• [Task directions] Output every entry exactly as written.

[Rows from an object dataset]
************

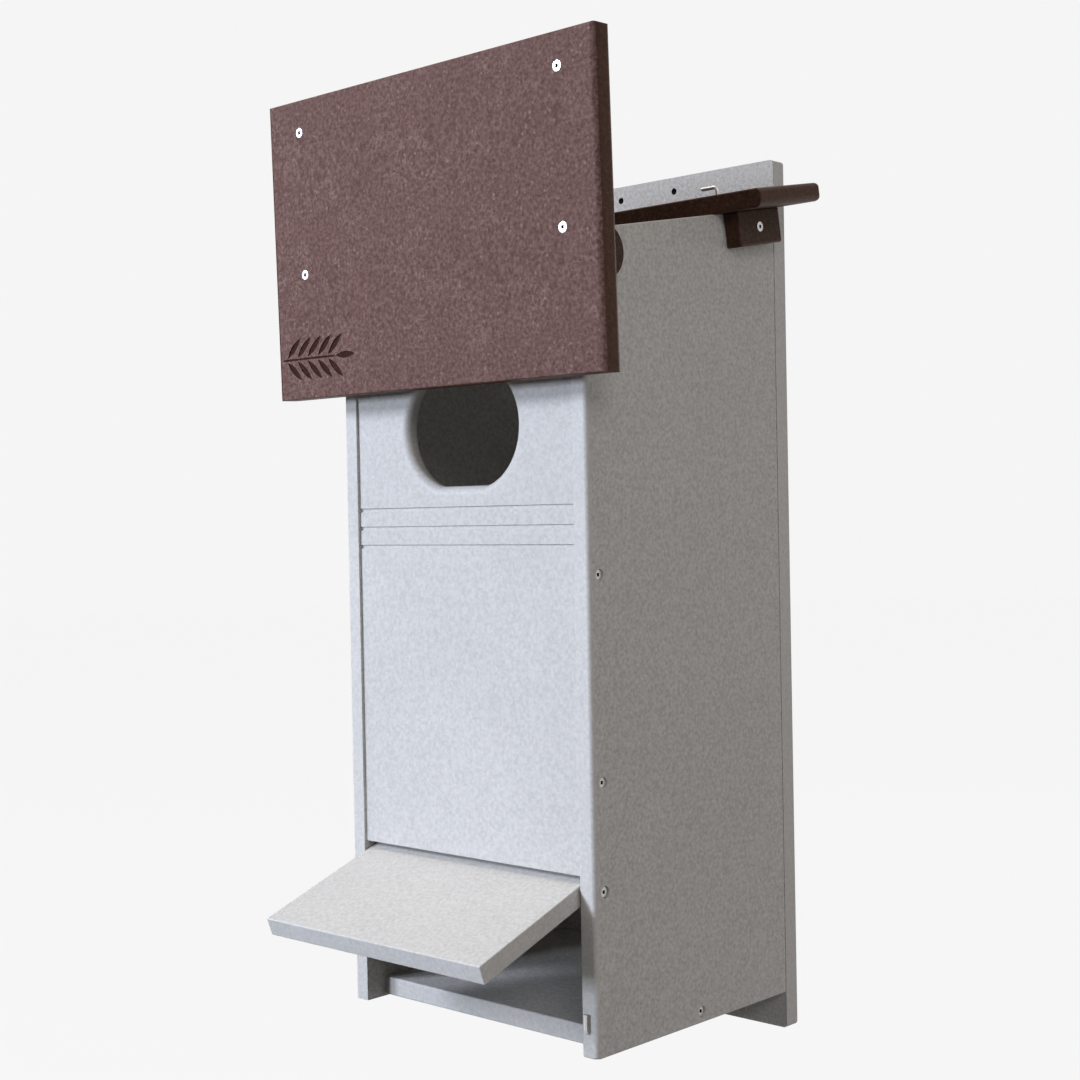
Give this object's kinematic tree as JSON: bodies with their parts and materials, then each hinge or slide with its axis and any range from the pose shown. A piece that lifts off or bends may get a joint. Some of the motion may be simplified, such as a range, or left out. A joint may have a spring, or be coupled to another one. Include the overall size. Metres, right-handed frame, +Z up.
{
  "type": "birdhouse",
  "caption": "Hanging nest box of recycled-plastic boards: lift-up roof lid on side arms, oval entrance, drop-down clean-out door and turning L-hook latches.",
  "frame": {"origin": "centre line of the back board's rear face, level with the underside of the side panels", "axes": "+X to the right as seen from the front, +Y out of the back board's rear face (the front faces -Y), +Z up the box"},
  "size_m": [0.308, 0.3047, 0.6584],
  "materials": {
    "grey_board": "speckled pale grey recycled plastic board, matte",
    "brown_board": "speckled purple-brown recycled plastic board, matte",
    "steel": "bright plain steel"
  },
  "bodies": {
    "box": {"back_board": "grey_board", "left_side": "grey_board", "right_side": "grey_board", "front_panel": "grey_board", "floor_board": "grey_board", "roof_rear_strip": "brown_board", "left_rear_block": "brown_board", "right_rear_block": "brown_board", "left_lid_pivot_screw": "steel", "right_lid_pivot_screw": "steel", "front_panel_screws": "steel", "floor_screws": "steel", "back_board_screws": "steel", "rear_block_screws": "steel", "rear_strip_screws": "steel"},
    "lid": {"roof_lid": "brown_board", "left_lid_arm": "brown_board", "right_lid_arm": "brown_board", "lid_arm_screws": "steel"},
    "door": {"cleanout_door": "grey_board", "left_door_pivot_screw": "steel", "right_door_pivot_screw": "steel"},
    "lid_hook": {"lid_latch_hook": "steel"},
    "door_hook": {"door_latch_hook": "steel"}
  },
  "joints": [
    {"name": "lid_swing", "type": "hinge", "parent": "box", "child": "lid", "pos_m": [0, -0.2092, 0.5035], "axis": [1, 0, 0], "range_deg": [-83, 7]},
    {"name": "door_swing", "type": "hinge", "parent": "box", "child": "door", "pos_m": [0, -0.20575, 0.1038], "axis": [-1, 0, 0], "range_deg": [-70, 36]},
    {"name": "lid_hook_turn", "type": "hinge", "parent": "box", "child": "lid_hook", "pos_m": [0.115, -0.07806, 0.55517], "axis": [0, -0.1736, 0.9848], "range_deg": [0, 90]},
    {"name": "door_hook_turn", "type": "hinge", "parent": "box", "child": "door_hook", "pos_m": [0.1066, -0.2157, 0.0163], "axis": [0, -1, 0], "range_deg": [0, 90]}
  ]
}
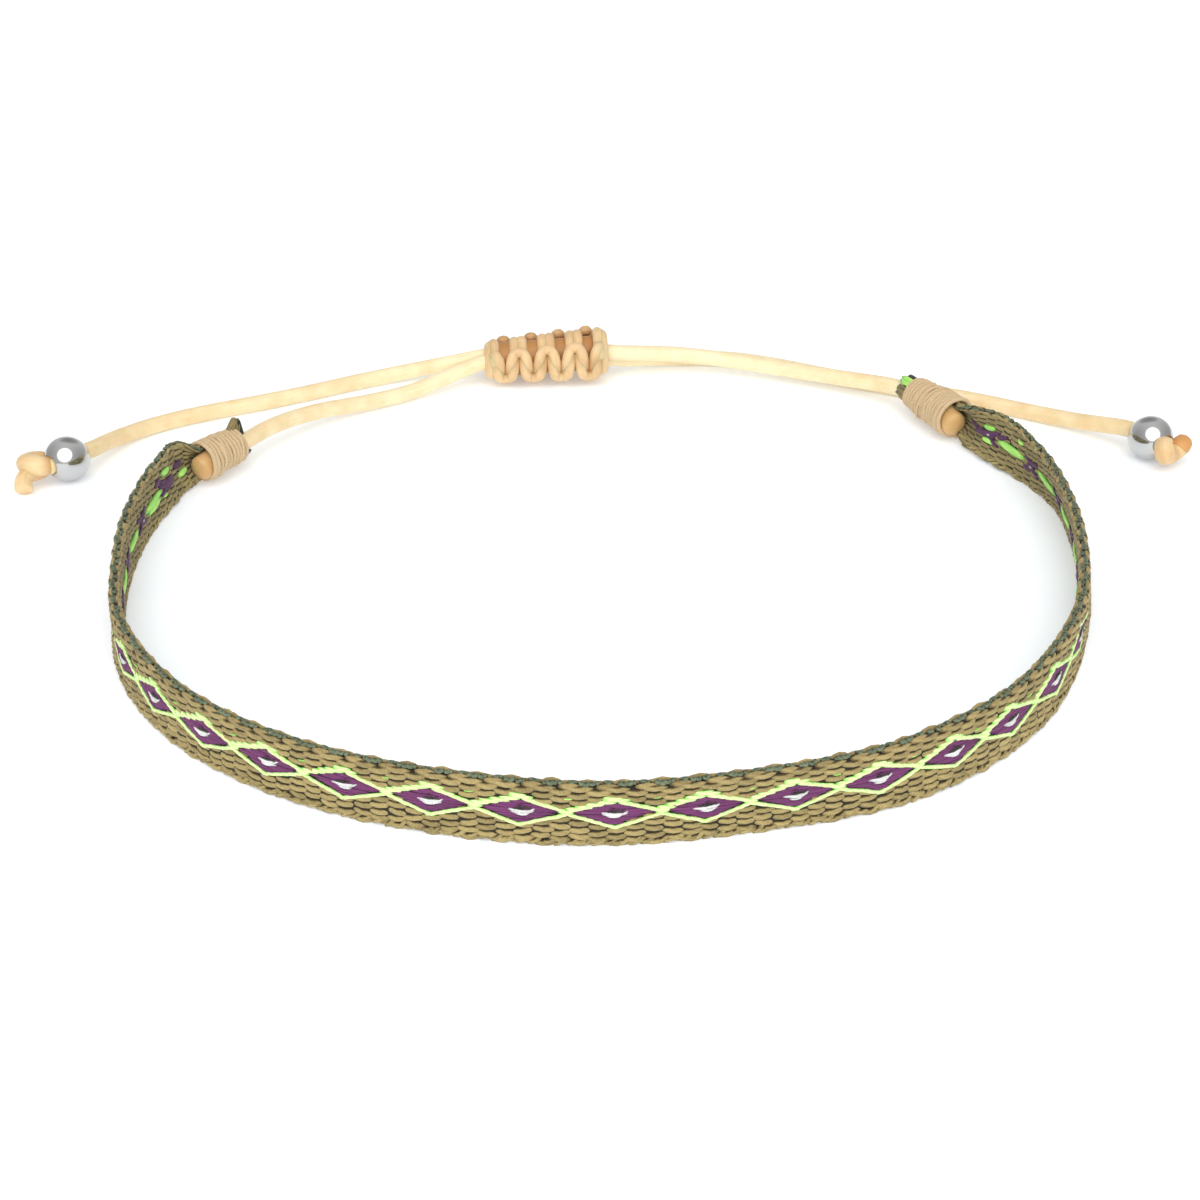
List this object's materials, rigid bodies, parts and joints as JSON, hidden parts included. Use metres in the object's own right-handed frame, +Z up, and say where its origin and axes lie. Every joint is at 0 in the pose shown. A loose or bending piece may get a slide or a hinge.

************

• [Output of the exercise]
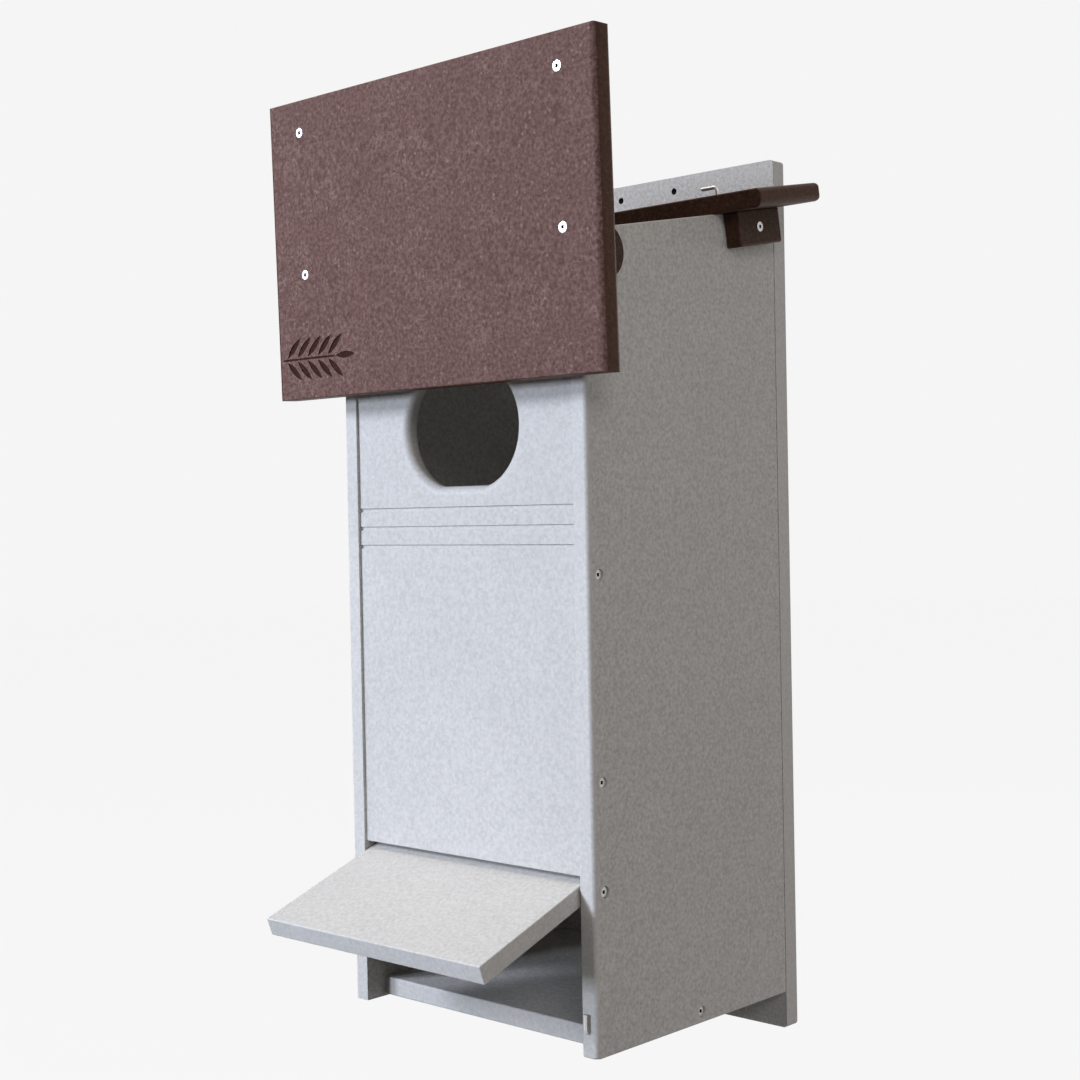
Give this object's kinematic tree as JSON: bodies with their parts and materials, then each hinge or slide with its axis and any range from the pose shown. A piece that lifts off or bends may get a joint. Some of the motion may be simplified, such as a range, or left out. A joint may have a spring, or be coupled to another one. Include the overall size. Metres, right-handed frame, +Z up.
{
  "type": "birdhouse",
  "caption": "Hanging nest box of recycled-plastic boards: lift-up roof lid on side arms, oval entrance, drop-down clean-out door and turning L-hook latches.",
  "frame": {"origin": "centre line of the back board's rear face, level with the underside of the side panels", "axes": "+X to the right as seen from the front, +Y out of the back board's rear face (the front faces -Y), +Z up the box"},
  "size_m": [0.308, 0.3047, 0.6584],
  "materials": {
    "grey_board": "speckled pale grey recycled plastic board, matte",
    "brown_board": "speckled purple-brown recycled plastic board, matte",
    "steel": "bright plain steel"
  },
  "bodies": {
    "box": {"back_board": "grey_board", "left_side": "grey_board", "right_side": "grey_board", "front_panel": "grey_board", "floor_board": "grey_board", "roof_rear_strip": "brown_board", "left_rear_block": "brown_board", "right_rear_block": "brown_board", "left_lid_pivot_screw": "steel", "right_lid_pivot_screw": "steel", "front_panel_screws": "steel", "floor_screws": "steel", "back_board_screws": "steel", "rear_block_screws": "steel", "rear_strip_screws": "steel"},
    "lid": {"roof_lid": "brown_board", "left_lid_arm": "brown_board", "right_lid_arm": "brown_board", "lid_arm_screws": "steel"},
    "door": {"cleanout_door": "grey_board", "left_door_pivot_screw": "steel", "right_door_pivot_screw": "steel"},
    "lid_hook": {"lid_latch_hook": "steel"},
    "door_hook": {"door_latch_hook": "steel"}
  },
  "joints": [
    {"name": "lid_swing", "type": "hinge", "parent": "box", "child": "lid", "pos_m": [0, -0.2092, 0.5035], "axis": [1, 0, 0], "range_deg": [-83, 7]},
    {"name": "door_swing", "type": "hinge", "parent": "box", "child": "door", "pos_m": [0, -0.20575, 0.1038], "axis": [-1, 0, 0], "range_deg": [-70, 36]},
    {"name": "lid_hook_turn", "type": "hinge", "parent": "box", "child": "lid_hook", "pos_m": [0.115, -0.07806, 0.55517], "axis": [0, -0.1736, 0.9848], "range_deg": [0, 90]},
    {"name": "door_hook_turn", "type": "hinge", "parent": "box", "child": "door_hook", "pos_m": [0.1066, -0.2157, 0.0163], "axis": [0, -1, 0], "range_deg": [0, 90]}
  ]
}
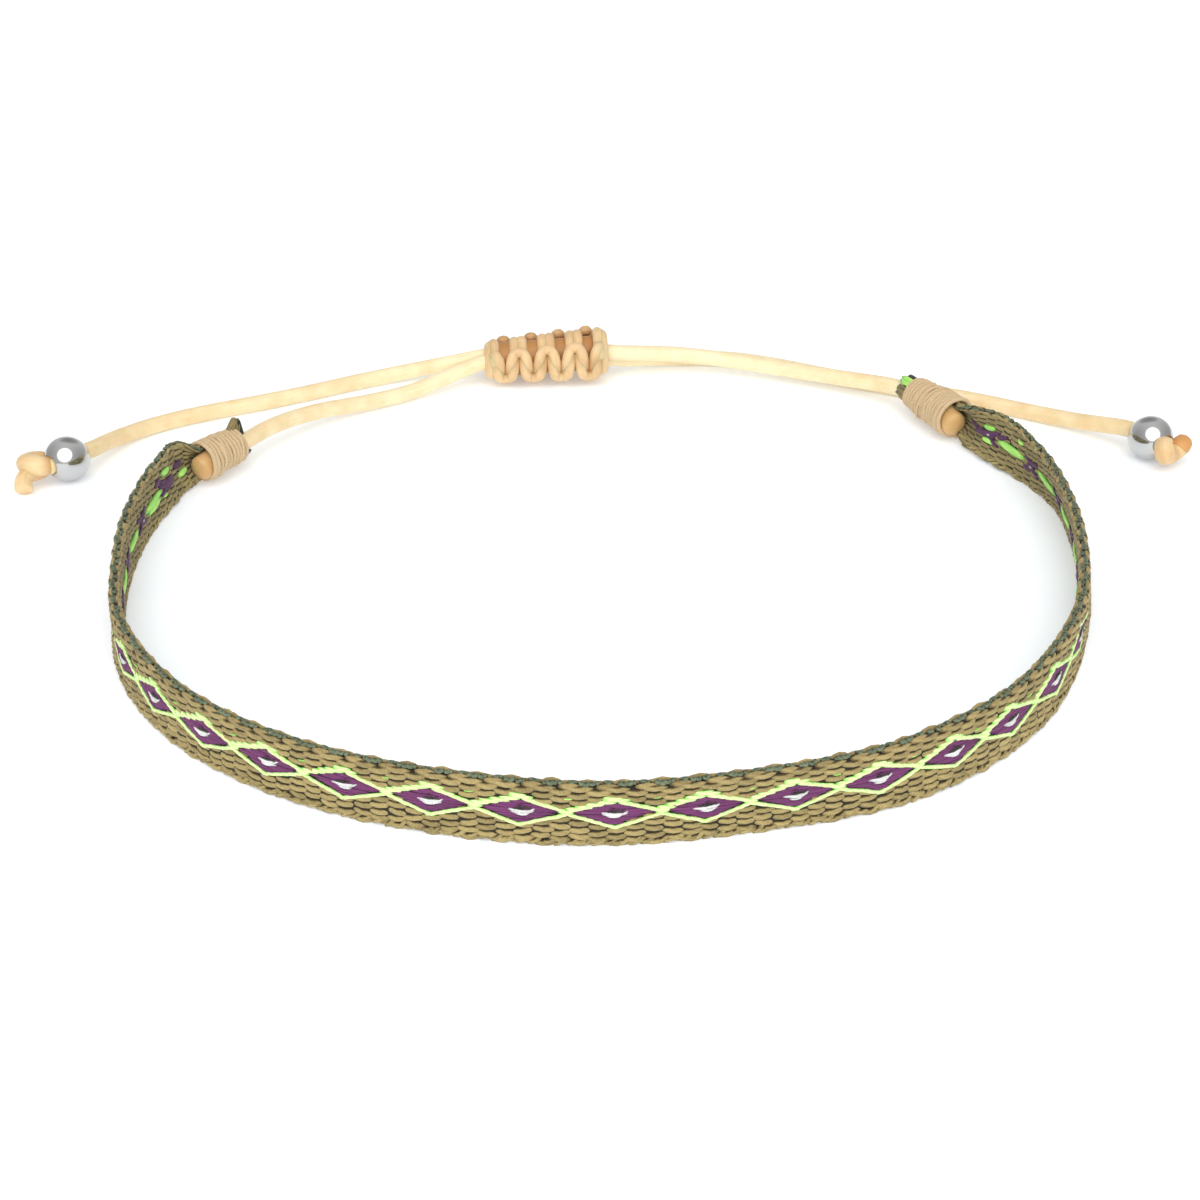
List this object's materials, rigid bodies, parts and joints as JSON, hidden parts included. Use metres in the object's own right-handed frame, +Z up, and say where its origin and axes lie. Every joint is at 0 in the pose shown. A loose or bending piece may get a slide or a hinge.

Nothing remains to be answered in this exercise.